Erin O’Keefe paints simple geometric shapes in rich colours, accentuated by precise lighting and shadows. Paint is roughly applied and her hand is legible in textured brush marks. The compositions initially resist and tease the viewer – the scale of the objects is uncertain and flatness and depth appear unreliable. The pleasure of colour and shadow are used against the viewer in a series of perceptual games played with brush and camera. The image enclosed in the glazed frame is an arranged tableau of painted wooden shapes, photographed to form perceptually impossible objects, the monocular vision of the camera collapsing space.

 

Hannah Hewetson’s thin slip cast clay forms – featuring either gestural brush marks or emoji-like faces – pull away from the wall like those cellophane fortune telling fish that curl up in your palm. Hung on nails on paint-stained and rippled sheets of newsprint, the works are both delicate and physically present. It could be the residue of a child’s game, with all the spontaneity and material pleasure that that suggests, were it not for the visually sophisticated arrangements.

 

For several decades Simon Linke has only painted images of the advertising encountered within the pages of Artforum. Tactile, impasto; physical surfaces pit oils against the precision of typography.
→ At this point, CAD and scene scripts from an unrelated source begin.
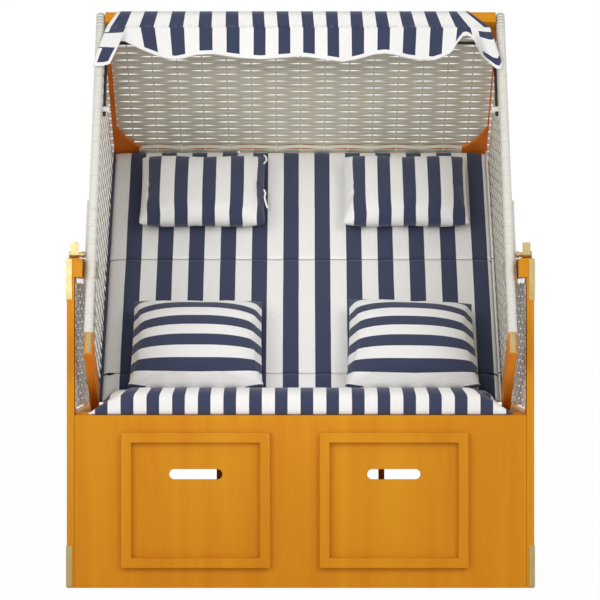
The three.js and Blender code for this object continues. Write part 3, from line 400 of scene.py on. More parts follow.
def weave_tree():
    sizes = [(name, FLOAT, value) for name, value in WEAVE_SIZES.items()]
    taken = [("Geometry", GEOMETRY, None), *sizes, ("Finish", MATERIAL, None)]
    tree, source, result = new_group("weave", taken, [("Geometry", GEOMETRY)], "GeometryNodeTree")
    given = source.outputs

    def then(kind, values, **settings):
        return add_node(tree, kind, values, **settings).outputs[0]

    row = then("GeometryNodeInputNamedAttribute", {"Name": "row"}, data_type="INT")
    is_strand = then("FunctionNodeCompare", {2: row}, data_type="INT", operation="GREATER_EQUAL")
    sorted_lines = {"Geometry": given["Geometry"], "Selection": is_strand}
    parts = add_node(tree, "GeometryNodeSeparateGeometry", sorted_lines)

    def sweep(lines, width):
        circle = then("GeometryNodeCurvePrimitiveCircle", {"Resolution": 8, "Radius": 0.5})
        scale = then("ShaderNodeCombineXYZ", {0: given[width], 1: given["Strand Thickness"], 2: 1})
        shape = then("GeometryNodeTransform", {"Geometry": circle, "Scale": scale})
        upward = then("GeometryNodeSetCurveNormal", {0: lines}, mode="Z_UP")
        return then("GeometryNodeCurveToMesh", {"Curve": upward, "Profile Curve": shape, "Fill Caps": True})

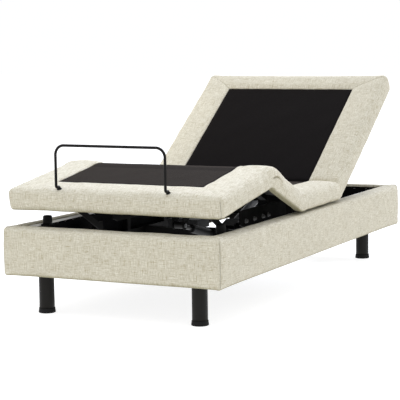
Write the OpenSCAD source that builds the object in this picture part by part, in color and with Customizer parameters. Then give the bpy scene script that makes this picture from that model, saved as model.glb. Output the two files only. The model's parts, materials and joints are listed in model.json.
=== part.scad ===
// Adjustable bed base, in millimetres: an upholstered surround on four legs with a deck in four
// sections (head, seat, thigh, foot) that two linear actuators raise.
// X runs across the bed, -Y is the foot end, +Y the head end, +Z is up.
// The origin is on the floor under the middle of the base.

/* [Base] */
// Width of the upholstered surround
bed_w = 965; // [900:1:1000]
// Length of the upholstered surround
bed_l = 2060; // [2030:1:2100]
// Height of the legs below the surround
leg_h = 157; // [130:1:200]
// Height of the upholstered surround
surround_h = 197; // [185:1:230]
// Thickness of the surround rails
rail_t = 62; // [58:1:70]
// Radius of the surround's upright corners
corner_r = 10; // [8:1:30]
// Radius of a leg
leg_r = 31; // [25:1:35]
// Distance of the legs from the middle line
leg_x = 345; // [320:1:360]
// Distance of the foot legs from the foot end
foot_leg_inset = 101; // [95:1:120]
// Distance of the head legs from the head end
head_leg_inset = 145; // [120:1:160]

/* [Deck] */
// Width of the deck sections
deck_w = 953; // [940:1:960]
// Thickness of the deck sections at their border
deck_t = 86; // [80:1:90]
// Gap between the surround and the flat deck
deck_gap = 6; // [5:1:12]
// Thickness of the padded border down the sides
skirt_t = 33; // [30:1:40]
// Length of the head section from its hinge
head_l = 810; // [790:1:830]
// Length of the seat section from hinge to hinge
seat_l = 414; // [400:1:430]
// Place of the thigh hinge along the bed
thigh_y = -190; // [-200:1:-180]
// Length of the thigh section from hinge to hinge
thigh_l = 332; // [325:1:340]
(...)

The temporality of advertising now seems even more acute in relation to the longevity of this practice and it’s persistent nature reveals the changes that have occurred in our perception of the subject matter. Knight Landesman, speaking of Linke’s work in a 1990 interview for BBC’s Late Review, describes the adverts as “a record of important activities in any given month”. Linke’s critique of the juncture of art and business now acquires an additional layer as the exploitation of power and hierarchies within the art world has been so acutely laid bare by recent litigation. Perhaps the viewer’s relationship with advertising has evolved since the late eighties, quite possibly their consumption of art writing has changed, almost certainly their perception of Landesman will have.

 

Richard Paul’s backlit images of paperweights use the technology of the lenticular to simulate binocular vision. Inspired by German philosopher Peter Sloterdijk’s book Bubbles, which deals with contingent and permeable containers through which the interpenetration of subjects can happen – think of magnetic fields, Mesmerism, the transfer of blood vapours in Classical Greek notions of love, breath in bubbles or sound heard in the womb. Paul’s lenticulars posit a halfway point between object and depiction, exploiting the transparent nature of the glass to suggest a perceptual slippage into the interior of these spheres.